CAPPS filed a motion for a preliminary injunction seeking to prevent the Department from enforcing the regulation that eliminated the ability of predatory “educational” institutions to rely on those arbitration-only contractual clauses.
Earlier this month, on October 16, Judge Moss issued an opinion and order [PDF] in which he denied the relief sought by CAPPS. Because the court did not further extend the stay, defrauded students may now finallly seek debt relief under the Obama-era “Borrower Defense Regulations”.
Julie Murray, a Public Citizen attorney representing the plaintiffs, described this second decision as “a huge win for defrauded borrowers around the country”. Meagan Bauer, the lead plaintiff, added: “I hope these rulings remind the Department of Education of its obligation to care for its citizens who are the future of this country and that it will start to act in the interest of students instead of focusing on lining the pockets of for-profit institutions.”
Youth Vote Matters
The issues surrounding the question of students, predatory lending and debt underscore that a continuation of Republican control of the federal government poses a grave threat to the future financial security of our nation’s youth. Yet, recent polling suggests that young voters may be the age group least likely show up to vote in the November 6th midterms; albeit, more young voters are expected to turnout than in past midterm elections.

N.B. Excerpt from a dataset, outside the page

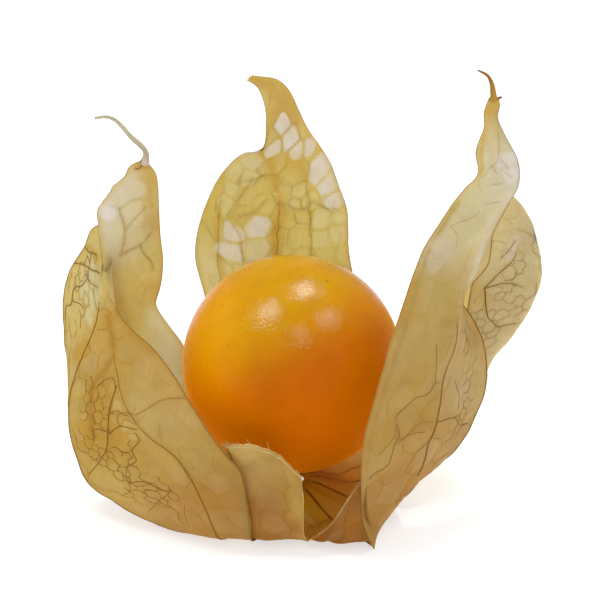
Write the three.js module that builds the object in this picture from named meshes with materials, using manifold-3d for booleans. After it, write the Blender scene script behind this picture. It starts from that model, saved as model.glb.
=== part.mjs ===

The conflict between the public interest and DeVos’ personal financial interests is but one of a myriad of ethical quagmires that exist within the manifestly corrupt Trump Administration and for which Congressional oversight has been sorely lacking.
With their future aspirations for financial security at stake, one would hope that cases like these would motivate maximum turnout by young Americans, leading to a change in control of one or both Houses of Congress.